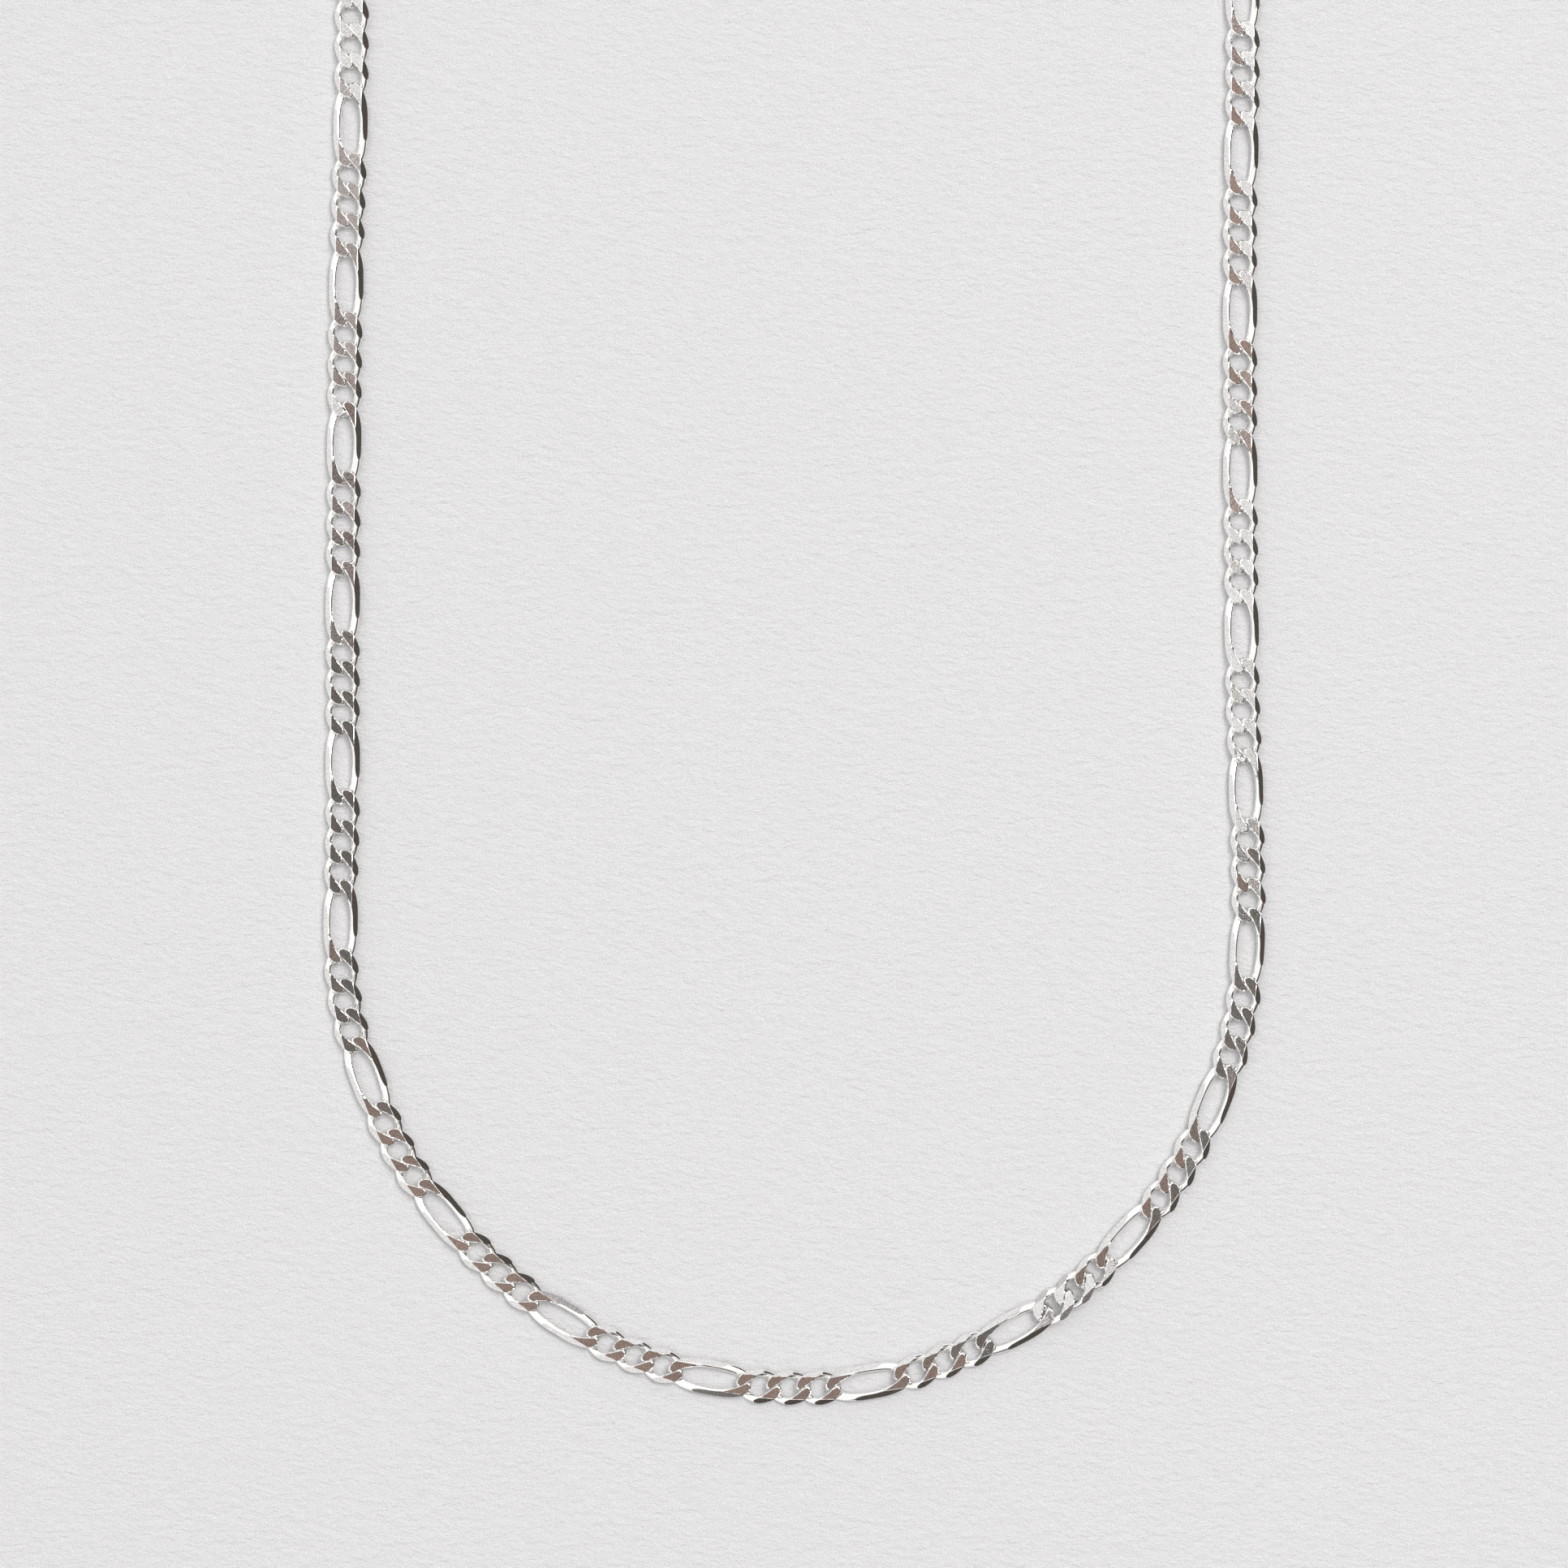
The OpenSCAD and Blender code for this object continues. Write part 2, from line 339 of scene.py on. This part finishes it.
def ground_silver():
    """Ground faces: lapped to a fine grain, with lighter and darker specks of colour along it that
    paint the grain's glints
    """
    material, g = new_material("ground_silver")
    place = g.node("ShaderNodeTexCoord", output="Object")
    grain_and_glints = g.node("ShaderNodeTexNoise", Vector=place, Scale=6500.0, Detail=1.5, Roughness=0.6)
    cloud = g.node("ShaderNodeTexNoise", Vector=place, Scale=1400.0, Detail=3.0)
    shade = grain_and_glints.ramp(0.34, 0.66) * 0.8 + cloud.ramp(0.3, 0.7) * 0.2
    silver = settings().ground_silver
    # Lighter and darker specks of colour along the grain: painted glints, besides the grain's own
    # bumps
    colour = g.mix(shade, rgba(silver, 0.86), rgba(silver, 1.07))
    rough = 0.04 + 0.05 * grain_and_glints
    bump = g.node("ShaderNodeBump", Strength=0.22, Distance=0.02 * MM, Height=grain_and_glints)
    shader = g.node(
        "ShaderNodeBsdfPrincipled",
        Base_Color=colour, Metallic=1.0, Roughness=rough, Normal=bump)
    g.node("ShaderNodeOutputMaterial", Surface=shader)
    return material


def dented_silver_painted_shade():
    """A ground face that is knocked about: small dents that each mirror something else, with
    painted shade in their hollows and a painted highlight on their crowns
    """
    material, g = new_material("dented_silver_painted_shade")
    place = g.node("ShaderNodeTexCoord", output="Object")
    dents_and_shade = g.node("ShaderNodeTexNoise", Vector=place, Scale=2600.0, Detail=3.0, Roughness=0.6)
    silver = settings().ground_silver
    # Painted shade: darker colour in the dents' hollows, and a painted highlight where they stand
    # high
    colour = g.mix(dents_and_shade.ramp(0.35, 0.65), rgba(silver, 0.6), rgba(silver, 1.1))
    bump = g.node("ShaderNodeBump", Strength=0.5, Distance=0.12 * MM, Height=dents_and_shade)
    shader = g.node(
        "ShaderNodeBsdfPrincipled",
        Base_Color=colour, Metallic=1.0, Roughness=0.10, Normal=bump)
    g.node("ShaderNodeOutputMaterial", Surface=shader)
    return material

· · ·

- Task directions:
Print out the whole listing exactly as it appears.

- Solution for this exercise:
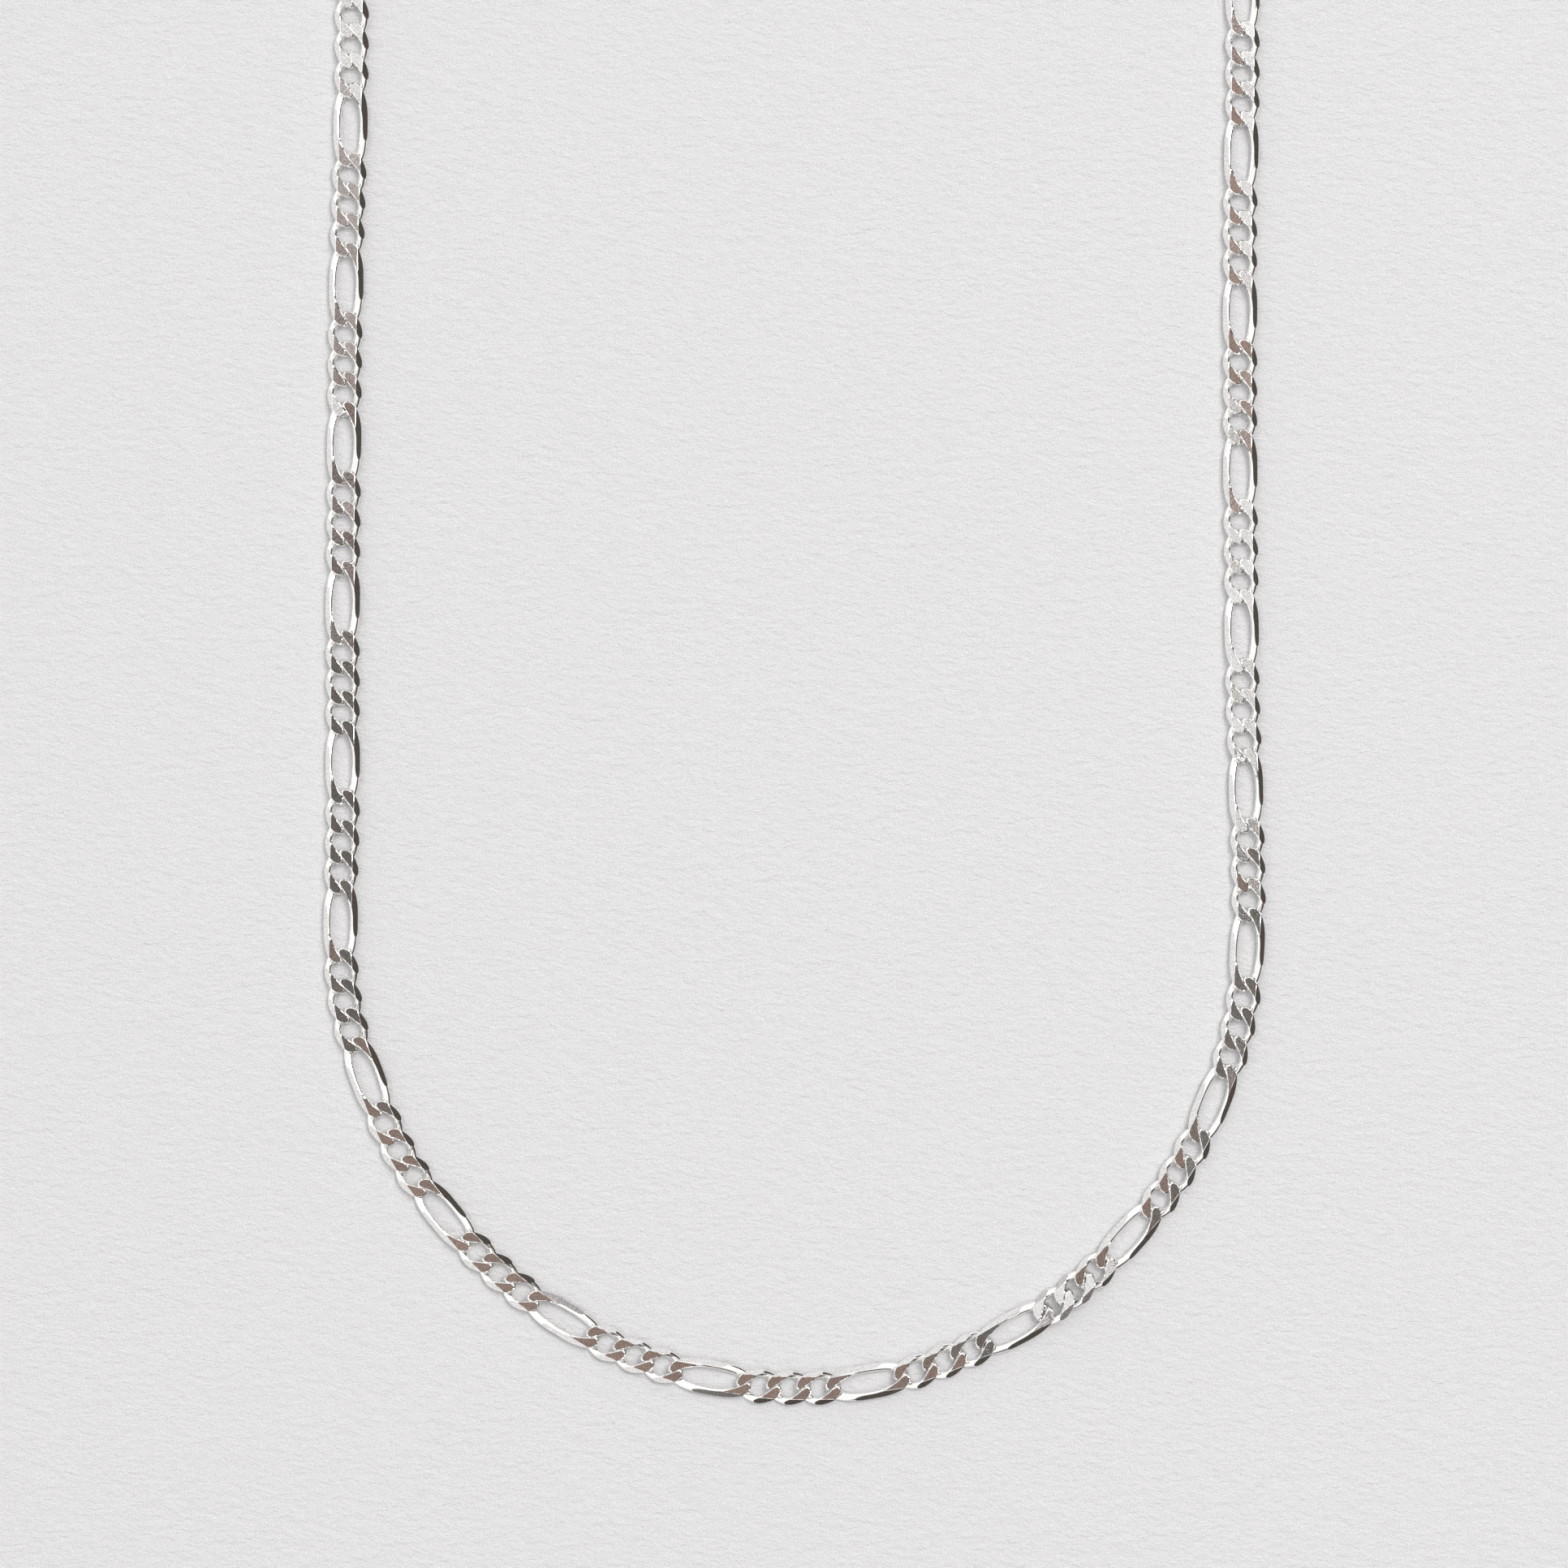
The OpenSCAD and Blender code for this object continues. Write part 2, from line 339 of scene.py on. This part finishes it.
def ground_silver():
    """Ground faces: lapped to a fine grain, with lighter and darker specks of colour along it that
    paint the grain's glints
    """
    material, g = new_material("ground_silver")
    place = g.node("ShaderNodeTexCoord", output="Object")
    grain_and_glints = g.node("ShaderNodeTexNoise", Vector=place, Scale=6500.0, Detail=1.5, Roughness=0.6)
    cloud = g.node("ShaderNodeTexNoise", Vector=place, Scale=1400.0, Detail=3.0)
    shade = grain_and_glints.ramp(0.34, 0.66) * 0.8 + cloud.ramp(0.3, 0.7) * 0.2
    silver = settings().ground_silver
    # Lighter and darker specks of colour along the grain: painted glints, besides the grain's own
    # bumps
    colour = g.mix(shade, rgba(silver, 0.86), rgba(silver, 1.07))
    rough = 0.04 + 0.05 * grain_and_glints
    bump = g.node("ShaderNodeBump", Strength=0.22, Distance=0.02 * MM, Height=grain_and_glints)
    shader = g.node(
        "ShaderNodeBsdfPrincipled",
        Base_Color=colour, Metallic=1.0, Roughness=rough, Normal=bump)
    g.node("ShaderNodeOutputMaterial", Surface=shader)
    return material


def dented_silver_painted_shade():
    """A ground face that is knocked about: small dents that each mirror something else, with
    painted shade in their hollows and a painted highlight on their crowns
    """
    material, g = new_material("dented_silver_painted_shade")
    place = g.node("ShaderNodeTexCoord", output="Object")
    dents_and_shade = g.node("ShaderNodeTexNoise", Vector=place, Scale=2600.0, Detail=3.0, Roughness=0.6)
    silver = settings().ground_silver
    # Painted shade: darker colour in the dents' hollows, and a painted highlight where they stand
    # high
    colour = g.mix(dents_and_shade.ramp(0.35, 0.65), rgba(silver, 0.6), rgba(silver, 1.1))
    bump = g.node("ShaderNodeBump", Strength=0.5, Distance=0.12 * MM, Height=dents_and_shade)
    shader = g.node(
        "ShaderNodeBsdfPrincipled",
        Base_Color=colour, Metallic=1.0, Roughness=0.10, Normal=bump)
    g.node("ShaderNodeOutputMaterial", Surface=shader)
    return material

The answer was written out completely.